Could a state allocate its congressional representation the way it allocates its electoral votes?

I don’t want to discuss here the wisdom of such a move, only its legality. Could a state simply have each party put up a slate of candidates, chosen by primary or otherwise and the party that wins the state simply elects its entire slate? We seem to be tending that way anyway.

I just read the relevant section of the Constitution, which is article 1 section 2.

https://constitution.congress.gov/browse/article-1/section-2/

Based on my reading, it certainly seems as if choosing members for the House of Representatives in the way you describe would not be unconstitutional. AFAICT the only requirement would be that the state in question would have to pass a law to that effect.

Or, as an alternative, if the Ds get 60% of the vote and the Rs get 40%, that’s the split of the states delegation. (To the nearest whole seat and making appropriate allowances for third, or even fourth, parties.)

It seems to me that I recall a court case striking down proportional representation for congressmembers, but I don’t remember the name. If so, then presumably the same arguments would also apply against winner-takes-all.

I googled proportional representation for congress and the only thing I coulf was about distributing seats among states.

There’s the Reynolds vs. Sims case, from back in the days of the Warren court.

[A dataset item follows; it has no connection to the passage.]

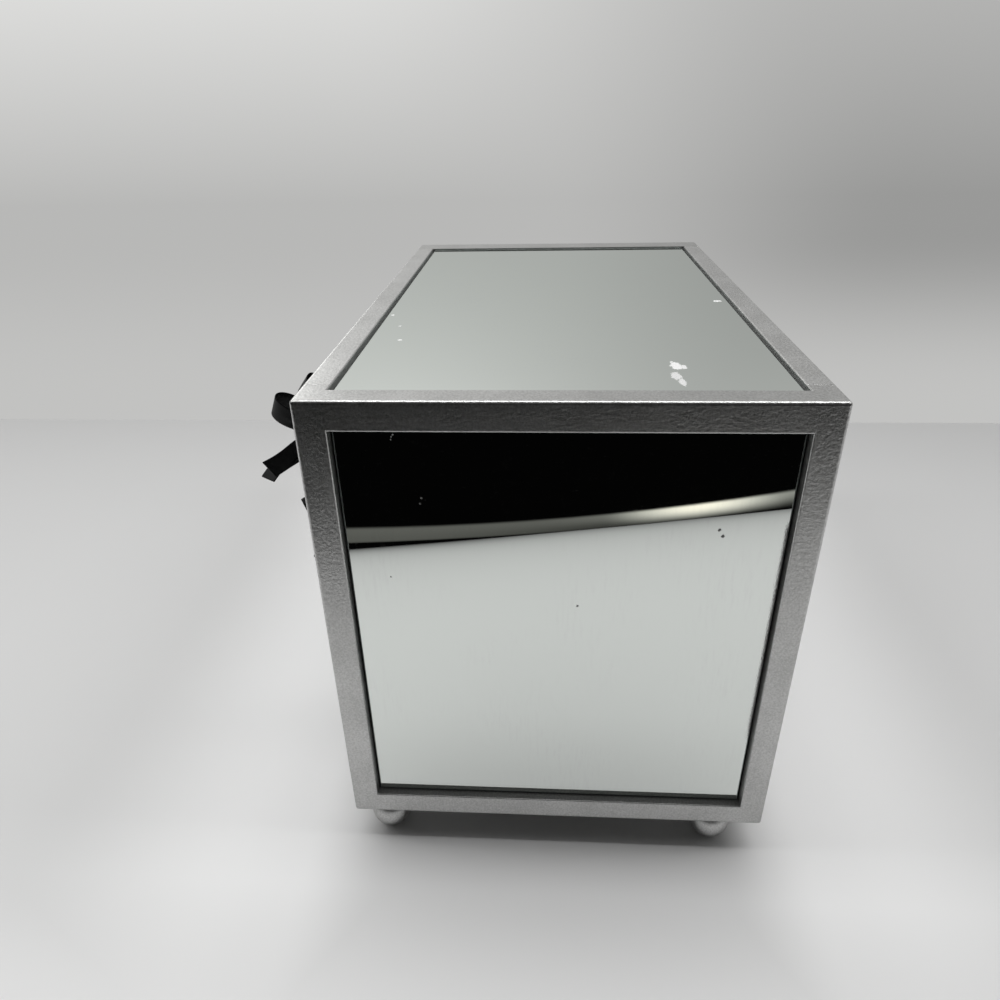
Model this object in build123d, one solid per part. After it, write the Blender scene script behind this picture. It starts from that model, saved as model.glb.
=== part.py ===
from build123d import *
import os
from math import cos, radians, sin, sqrt

# Mirrored jewellery box: a silver case on four ball feet, mirrors let into its top and ends,
# and three mirrored drawers, each pulled by two ribbon bows. Sizes are in millimetres.
# +X is the right end as seen from the drawers, -Y the drawer side and +Z up. The feet stand on Z = 0,
# and the origin is the bottom centre of the whole box with its bows.

# Case boards
case_length = 245.0
case_depth = 153.0
case_height = 167.0
end_thickness = 13.5
top_thickness = 10.0
bottom_thickness = 10.0
back_thickness = 9.0
shelf_thickness = 6.0
outer_round = 1.1
seam_chamfer = 0.25

# Mirrors, and the pockets that they lie in
mirror_thickness = 2.0
mirror_inset = 2.8
mirror_gap = 0.6
mirror_arris = 0.4
pocket_round = 0.5

# The top mirror lies less deep and with more room round it
top_mirror_inset = 0.8
top_mirror_gap = 1.2

# Frame left round each end mirror
end_rail_front = 9.5
end_rail_back = 8.8
end_rail_top = 9.3
end_rail_bottom = 9.1

# Frame left round the top mirror, whose pocket stops at the left end board
top_rail_right = 9.2
top_rail_left = end_thickness
top_rail_front = 8.5
top_rail_back = 8.2

# Ball feet, each with a pin glued into an end board
foot_ball = 15.6
foot_base_radius = 2.4
foot_seat_radius = 3.9
foot_end_inset = 9.0
foot_front_inset = 12.0
foot_back_inset = 17.0
foot_pin_radius = 2.5
foot_pin_length = 12.0
foot_hole_spare = 0.5

# Drawers
drawer_reveal = 0.8
drawer_side_gap = 0.8
drawer_slide_gap = 0.3
drawer_rear_gap = 5.0
front_thickness = 12.0
front_rail_side = 8.0
front_rail_edge = 6.5
front_round = 0.8
side_thickness = 6.0
side_height = 35.0
base_thickness = 3.0
base_height = 3.0
groove_depth = 2.5
lining_thickness = 1.2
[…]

The case struck down having districts of unequal size. A winner take all law could fall under the same principle, since it’s likely that representation would be predominantly from the big cities if the only choice at the polls is R or D. The only way around that I can think of would be if the districts are kept for the primaries but then the general election is just R or D.

I remember that case, but it was based on equal protection of the XIV amendment. My home state of PA hadn’t redistricted its legislatures since 1900 despite a clear requirement in the commonwealth’s constitution. Until this decision, courts had ruled that enforcing the state constitutions was not a judiciable question, but a political one. The trouble was that the small districts had the political power to dominate the large one. There was one district in, I think, VT that had shrunk to 4 voters. But I don’t think that is relevant here.

I think that there is / was a federal law saying that house of reps has to be elected by “districts”, and that “district” has been taken to have the original meaning of geographical area.

So by law (as I remember) you could only have a single-district slate if that federal law is taken to include singular in plural.

My understanding is that the law for the federal house-of-reps has evolved as a federal law.

edit – no no, the districts have to be single member, you can’t have a multi-member single district.

I believe the relevant law that would prevent such a scheme is 2 U.S.C. §2c. It seems to preclude multi-member at-large districts (a state can only elect a congressional rep in a statewide election if the state only has 1 rep, eg: Alaska).

For a discussion of the relevant section of law and other developments, see:

https://www.congress.gov/crs-product/IF12568

So it would take an act of congress, not a constitutional amendment.

Maybe. I don’t think that follows. You’re correct that current law has stood the test of constitutionality and prohibits at-large districts and member lists. And you’re correct that in theory Congress could change the law to allow something else like you suggest.

But that something else has not been tested against the constitution and may not pass muster. My own bet is it would not, based on the various cases cited upthread.

The one-person one-vote standard is only about the relative populations of districts. If there are no districts, there can be no violation of 1P1V, because all votes are equal. The fear that legislators might be “predominantly from the big cities” is actually what the case you link to was rejecting as a legitimate basis for anything. Earl Warren wrote that “legislators represent people, not trees or acres. Legislators are elected by voters, not farms or cities or economic interests.”

In the case Wesberry v. Sanders from the same group of cases, the court’s opinion seems to be that at-large multi-member representation is in keeping with the constitutional requirements:

We hold that, construed in its historical context, the command of Art. I, § 2, that Representatives be chosen ‘by the People of the several States’ [9] means that as nearly as is practicable one man’s vote in a congressional election is to be worth as much as another’s. [10] This rule is followed automatically, of course, when Representatives are chosen as a group on a statewide basis, as was a widespread practice in the first 50 years of our Nation’s history.

The legislation was the Uniform Congressional District Act of 1967. One of the main reasons it was passed was that folks were concerned that southern states would switch to at-large districts as a way to avoid electing minority candidates after the Voting Rights Act passed. The Wesberry decision also raised the possibility of courts interfering in districting in a way that Congress would find unacceptable, so they wanted to get out in front of it.

I cannot avoid comparing that situation to the present era, where the power of the Voting Rights Act has been substantially reduced and Congress seems determined to surrender its power to the other branches of government. Time to go shake my fist at some clouds, I guess.